Sometimes in divorce, people get so caught up in both the emotional and financial issues of their lives, they overlook some very obvious things. In the case of your husband, having and running a successful and profitable business is in both of your best interests. Any intentional or accidental interference with the business or its ability to grow will only reduce your opportunity to benefit from its financial gain.
In closing, there are a number of things to consider when making the decision to file for a divorce and finances are a major concern. However, the decision to wait for your husband to make as much money as he once did in his prior career may be very disappointing, as that day may never come. While I can appreciate your attorney’s advice, it may not be in yours or your family’s best emotional interests.

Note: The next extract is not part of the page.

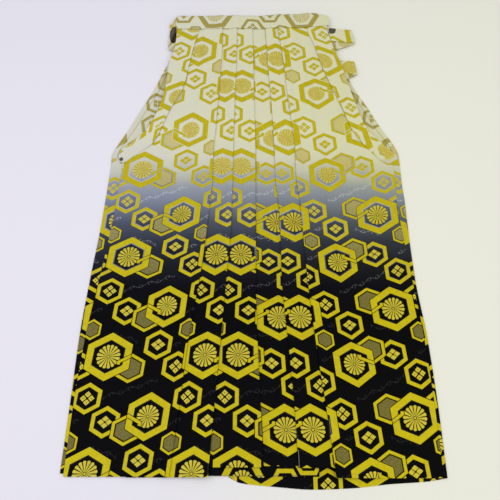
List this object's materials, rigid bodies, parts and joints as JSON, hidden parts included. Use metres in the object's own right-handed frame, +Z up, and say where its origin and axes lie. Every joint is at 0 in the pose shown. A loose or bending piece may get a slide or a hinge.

As far as the future in concerned, support, both in the form of alimony and child support is modifiable. One suggestion would be to work with your attorney or mediator to help you reach an agreement that allows for the two of you to exchange tax returns every other year to learn if there is a “material change of circumstances.” This way if you husband is indeed earning a far greater income than when he first started, your support could be revised to reflect this adjustment.
Properly done, your attorney could help you reach an agreement that defines what this may look like. This will help the two of you avoid having to bring each other to court in the future to argue this point which can be both stressful and expensive.
While there is no “right” answer to your question, an option such as this would not only benefit you by allowing you to move forward with your divorce, but it may also reduce some stress in both of your lives. You can move on and your husband can focus his energies on running his new businesses and making them profitable.